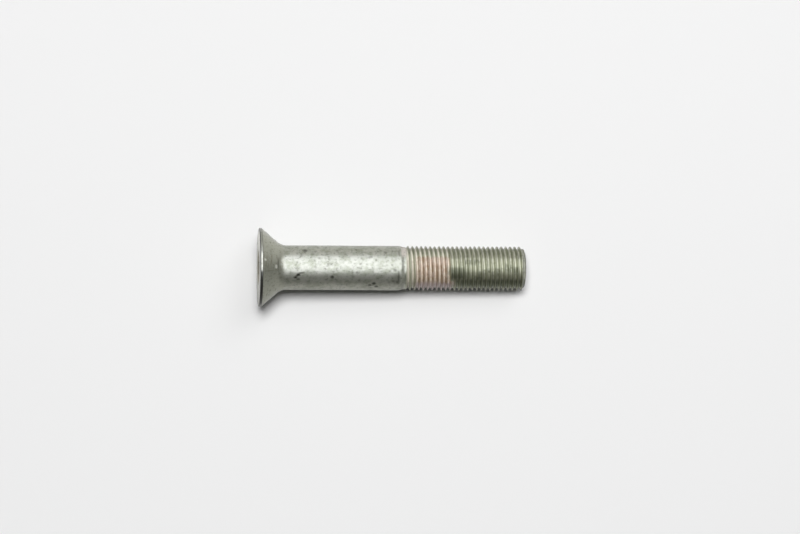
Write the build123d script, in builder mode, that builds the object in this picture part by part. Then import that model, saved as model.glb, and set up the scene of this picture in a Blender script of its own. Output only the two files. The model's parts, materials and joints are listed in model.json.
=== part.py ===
from build123d import *
from math import atan2, ceil, degrees, radians, tan
import os

os.makedirs("parts", exist_ok=True)

# Flat countersunk socket head cap screw with an 82 degree head, partly threaded.
# It is turned along X, face at X = 0 and point at +X, and then laid on its side.
overall_length = 75.55
head_d = 22.3
head_land = 0.73
head_angle = 82.0
rim_break = 0.2

shank_d = 12.6
grip_length = 40.25
seat_fillet = 4.2
shank_break = 0.3

# Rolled right-hand thread. The neck keeps the diameter of the blank it was rolled on.
thread_major_d = 12.6
thread_pitch = 1.27
thread_depth = 0.6134 * thread_pitch
flank_angle = 60.0
thread_phase = 329.0
neck_d = thread_major_d - 0.5 * thread_pitch
neck_length = 1.0
point_length = 1.0
point_angle = 45.0

# Hexagon socket, with the drilled cone left at its bottom.
hex_across_flats = 7.94
hex_depth = 4.7
mouth_chamfer = 0.3
drill_d = 0.99 * hex_across_flats
drill_angle = 118.0

head_r = head_d / 2
shank_r = shank_d / 2
major_r = thread_major_d / 2
neck_r = neck_d / 2
root_r = major_r - thread_depth
point_r = major_r - point_length * tan(radians(point_angle))
cone_end = head_land + (head_r - shank_r) / tan(radians(head_angle / 2))
thread_start = grip_length + neck_length
first_crest = thread_start + (major_r - neck_r)
mouth_r = hex_across_flats / 3 ** 0.5 + mouth_chamfer
drill_r = drill_d / 2
drill_cone = drill_r / tan(radians(drill_angle / 2))

# The groove's section is taller than the thread by a tenth of a pitch, so that it
# opens past the crests, and it runs out past the end of the point.
groove_height = thread_depth + 0.1 * thread_pitch
groove_half_width = groove_height * tan(radians(flank_angle / 2))
groove_start = first_crest + 0.25 * thread_pitch
turns = ceil((overall_length - groove_start) / thread_pitch) + 1

with BuildPart() as groove:
    with BuildLine():
        for turn in range(turns):
            Helix(
                pitch=thread_pitch,
                height=thread_pitch,
                radius=root_r,
                center=(groove_start + turn * thread_pitch, 0, 0),
                direction=(1, 0, 0),
            )
    with BuildSketch(Plane(origin=(groove_start, 0, root_r), x_dir=(1, 0, 0), z_dir=(0, -1, 0))):
        with BuildLine():
            Polyline(
                (0, 0),
                (groove_half_width, groove_height),
                (-groove_half_width, groove_height),
                close=True,
            )
        make_face()
    sweep(is_frenet=True)

with BuildPart() as turned:
    with BuildSketch(Plane.XZ):
        with BuildLine():
            FilletPolyline(
                (0, 0),
                (0, head_r - rim_break),
                (rim_break, head_r),
                (head_land, head_r),
                (cone_end, shank_r),
                (grip_length - shank_break, shank_r),
                (grip_length, shank_r - shank_break),
                (grip_length, neck_r),
                (thread_start, neck_r),
                (first_crest, major_r),
                (overall_length - point_length, major_r),
                (overall_length, point_r),
                (overall_length, 0),
                radius=(0, 0, 0, 0, seat_fillet, 0, 0, 0, 0, 0, 0, 0, 0),
                close=True,
            )
        make_face()
    revolve(axis=Axis.X)
    add(groove.part, rotation=(thread_phase, 0, 0), mode=Mode.SUBTRACT)

    # Socket: hexagon, drilled cone below it, and the chamfer round its mouth.
    with BuildSketch(Plane.YZ):
        RegularPolygon(radius=hex_across_flats / 2, side_count=6, major_radius=False)
    extrude(amount=hex_depth, mode=Mode.SUBTRACT)
    with BuildSketch(Plane.XZ):
        with BuildLine():
            Polyline(
                (0, 0),
                (0, mouth_r),
                (mouth_r - hex_across_flats / 2, hex_across_flats / 2),
                (hex_depth, drill_r),
                (hex_depth + drill_cone, 0),
                close=True,
            )
        make_face()
    revolve(axis=Axis.X, mode=Mode.SUBTRACT)

# The screw rests on the rim of its head and on the last crests at its point.
rest_tilt = degrees(atan2(head_r - major_r, overall_length - point_length - head_land))
lying = turned.part.rotate(Axis.Y, rest_tilt).bounding_box()
with BuildPart() as screw:
    with Locations(Location((-lying.center().X, 0, -lying.min.Z), (0, rest_tilt, 0))):
        add(turned.part)

screw.part.label = "screw"
export_step(screw.part, "parts/screw.step")
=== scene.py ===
import json
import math
import random

import bmesh
import bpy
import numpy as np
from mathutils import Matrix, Vector


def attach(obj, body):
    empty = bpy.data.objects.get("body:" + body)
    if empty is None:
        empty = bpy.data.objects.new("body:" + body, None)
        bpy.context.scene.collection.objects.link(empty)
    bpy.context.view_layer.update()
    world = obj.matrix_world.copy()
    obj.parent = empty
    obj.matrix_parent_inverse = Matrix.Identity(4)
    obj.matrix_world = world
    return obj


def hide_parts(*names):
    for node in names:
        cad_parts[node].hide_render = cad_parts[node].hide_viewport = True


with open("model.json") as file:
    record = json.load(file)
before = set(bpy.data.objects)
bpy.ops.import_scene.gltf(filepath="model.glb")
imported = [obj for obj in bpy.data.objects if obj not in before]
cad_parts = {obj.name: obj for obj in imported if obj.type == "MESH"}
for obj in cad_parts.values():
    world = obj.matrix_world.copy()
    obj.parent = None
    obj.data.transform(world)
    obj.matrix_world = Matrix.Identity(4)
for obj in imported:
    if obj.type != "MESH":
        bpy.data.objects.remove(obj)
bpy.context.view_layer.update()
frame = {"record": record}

# The screw's sizes in millimetres and degrees. Places along it are measured from its face.
# The angles of the cone and of the socket's drilled end are half angles.
LENGTH = 75.55
HEAD_R = 11.15
LAND = 0.73
CONE_ANGLE = 41.0
CONE_SLOPE = math.tan(math.radians(CONE_ANGLE))
SHANK_R = 6.3
SEAT_FILLET = 4.2
GRIP = 40.25
NECK_END = 41.25
MAJOR_R = 6.3
PITCH = 1.27
NECK_R = MAJOR_R - 0.25 * PITCH
GROOVE_START = NECK_END + (MAJOR_R - NECK_R) + 0.25 * PITCH
PHASE = 329.0
POINT = 1.0
HEX_FLAT = 3.97
HEX_DEPTH = 4.7
MOUTH_R = 2 * HEX_FLAT / math.sqrt(3) + 0.3
DRILL_R = 0.99 * HEX_FLAT
DRILL_ANGLE = 59.0

# The thread's half section: distance from the groove's middle, height over the root.
ROOT_R = 5.5
HALF_SECTION = (
    (0.0, 0.0), (0.10, 0.012), (0.17, 0.06), (0.20, 0.105),
    (0.545, 0.72), (0.575, 0.772), (0.635, 0.79),
)

# Soft edges: the rim of the face, the corner between land and cone, and the step from shank to
# neck, as places past the grip and shares of the step's height.
RIM_ROUND = 0.25
LAP_ROUND = 0.13
SHOULDER = (
    (-0.48, 0.99), (-0.34, 0.94), (-0.17, 0.82), (0.0, 0.65), (0.17, 0.455),
    (0.34, 0.27), (0.52, 0.11), (0.72, 0.0), (0.85, 0.0),
)

# The crests rise out of the neck over this length. The point starts a little early, and its
# radius falls by the taper evenly and by the curl towards its end.
CREST_RISE = 0.9 * PITCH
POINT_EARLY = 0.1
POINT_TAPER = 0.55
POINT_CURL = 0.75

# How finely the mesh is cut: points round it, rows on each stretch of it, and the radii of the
# rings on the face and on the end. Points within the merge distance, in metres, become one, and
# edges stay sharp from the sharp angle.
AROUND = 192
RIM_ROWS = 5
LAND_MIDDLE = 0.42
LAP_ROWS = 4
CONE_ROWS = 14
FILLET_ROWS = 12
SHANK_ROWS = 112
FACE_RINGS = (5.0, 5.3, 6.2, 7.2, 8.2, 9.2, 10.2, 10.7)
END_RINGS = (4.8, 4.4, 3.6, 2.5, 1.2)
MERGE_DISTANCE = 1e-7
SHARP_ANGLE = 38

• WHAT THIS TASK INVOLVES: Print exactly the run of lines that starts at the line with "# Socket: hexagon, drilled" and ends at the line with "obj.parent = None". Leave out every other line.

• EXERCISE OUTPUT:
    # Socket: hexagon, drilled cone below it, and the chamfer round its mouth.
    with BuildSketch(Plane.YZ):
        RegularPolygon(radius=hex_across_flats / 2, side_count=6, major_radius=False)
    extrude(amount=hex_depth, mode=Mode.SUBTRACT)
    with BuildSketch(Plane.XZ):
        with BuildLine():
            Polyline(
                (0, 0),
                (0, mouth_r),
                (mouth_r - hex_across_flats / 2, hex_across_flats / 2),
                (hex_depth, drill_r),
                (hex_depth + drill_cone, 0),
                close=True,
            )
        make_face()
    revolve(axis=Axis.X, mode=Mode.SUBTRACT)

# The screw rests on the rim of its head and on the last crests at its point.
rest_tilt = degrees(atan2(head_r - major_r, overall_length - point_length - head_land))
lying = turned.part.rotate(Axis.Y, rest_tilt).bounding_box()
with BuildPart() as screw:
    with Locations(Location((-lying.center().X, 0, -lying.min.Z), (0, rest_tilt, 0))):
        add(turned.part)

screw.part.label = "screw"
export_step(screw.part, "parts/screw.step")
=== scene.py ===
import json
import math
import random

import bmesh
import bpy
import numpy as np
from mathutils import Matrix, Vector


def attach(obj, body):
    empty = bpy.data.objects.get("body:" + body)
    if empty is None:
        empty = bpy.data.objects.new("body:" + body, None)
        bpy.context.scene.collection.objects.link(empty)
    bpy.context.view_layer.update()
    world = obj.matrix_world.copy()
    obj.parent = empty
    obj.matrix_parent_inverse = Matrix.Identity(4)
    obj.matrix_world = world
    return obj


def hide_parts(*names):
    for node in names:
        cad_parts[node].hide_render = cad_parts[node].hide_viewport = True


with open("model.json") as file:
    record = json.load(file)
before = set(bpy.data.objects)
bpy.ops.import_scene.gltf(filepath="model.glb")
imported = [obj for obj in bpy.data.objects if obj not in before]
cad_parts = {obj.name: obj for obj in imported if obj.type == "MESH"}
for obj in cad_parts.values():
    world = obj.matrix_world.copy()
    obj.parent = None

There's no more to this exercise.